- Origin: Los Angeles
- Genres: R&B, funk, disco
- Years active: 1973–1976
- Labels: Sussex, Polydor
- Past members: Barbara Berryman Barbara Lewis Don Wyatt Steve Flanagan Celeste Rose

= Creative Source =

American R&B group

Creative Source was an American R&B group from Los Angeles, who had several funk and disco hits during the 1970s.

==History==
Creative Source was formed in 1972 by several veterans of the West Coast recording studios. They were managed by Ron Townson, who was a member of The Fifth Dimension.
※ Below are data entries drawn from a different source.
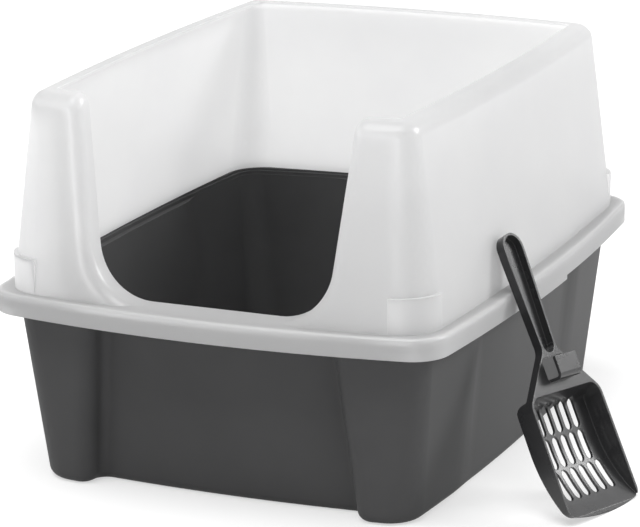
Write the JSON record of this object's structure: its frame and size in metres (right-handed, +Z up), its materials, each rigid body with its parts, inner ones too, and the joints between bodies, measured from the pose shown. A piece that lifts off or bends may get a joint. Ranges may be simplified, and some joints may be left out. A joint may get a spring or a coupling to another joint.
{
  "type": "high-sided litter box",
  "caption": "Deep open tray with a tall frosted shield that caps its rim and has a U-shaped entry, and a slotted scoop that leans on one side.",
  "frame": {"origin": "middle of the tray's flat underside, on the floor", "axes": "+Z up, entry faces -Y, +X to the right seen from the entry"},
  "size_m": [0.4744, 0.4788, 0.3017],
  "materials": {
    "tray_plastic": "satin, fine grain",
    "shield_plastic": "frosted, translucent",
    "scoop_plastic": "semi-gloss"
  },
  "bodies": {
    "tray": {"tray": "tray_plastic"},
    "shield": {"shield": "shield_plastic"},
    "scoop": {"scoop": "scoop_plastic"}
  },
  "joints": [
    {"name": "shield_lift", "type": "slide", "parent": "tray", "child": "shield", "axis": [0, 0, 1], "range_m": [0, 0.06]},
    {"name": "scoop_lift", "type": "slide", "parent": "shield", "child": "scoop", "axis": [0, 0, 1], "range_m": [0, 0.15]}
  ]
}
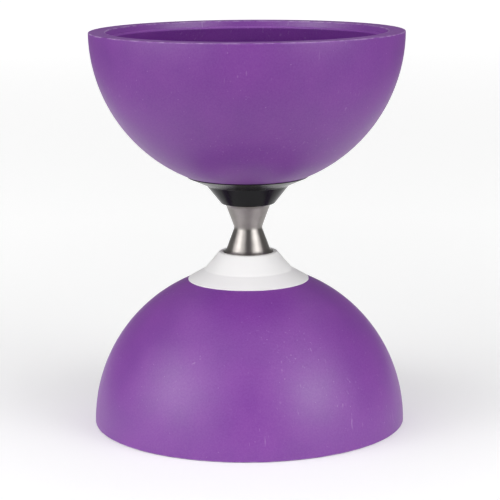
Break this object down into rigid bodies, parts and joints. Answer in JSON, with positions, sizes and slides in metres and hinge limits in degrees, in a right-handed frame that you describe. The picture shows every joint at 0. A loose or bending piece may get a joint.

Their first chart success was 1973's "You Can't Hide Love", but their biggest hit came the following year, a cover of the Bill Withers tune "Who Is He (And What Is He to You)?". Four albums were issued by the band in three years, but their later singles were less successful, and by 1977, after having lost their recording contract, the group disbanded.

==Discography==
===Albums===

Year: Album; Label; Peak chart positions
US 200: US R&B
1973: Creative Source; Sussex; 152; 21
1974: Migration; —; 28
1975: Pass the Feelin' On; Polydor; —; 49
1976: Consider the Source; —; —
"—" denotes releases that did not chart or were not released.

===Singles===

| Year | Title | Chart Positions |  |
| US Hot 100 | US R&B |
| 1973 | "You Can't Hide Love" | 114 | 48 |
| "Who Is He (And What Is He to You)?" | 69 | 21 |
| "You're Too Good to Be True" | 108 | 88 |
| 1974 | "Keep on Movin'" | — | — |
| "Migration" | — | 62 |
| "Harlem" | — | — |
| 1975 | "Pass the Feelin' On" | — | 92 |
| "I'm Gonna Get There" | — | — |
| "Don't Be Afraid (Take My Love)" | — | — |
"—" denotes releases that did not chart or were not released.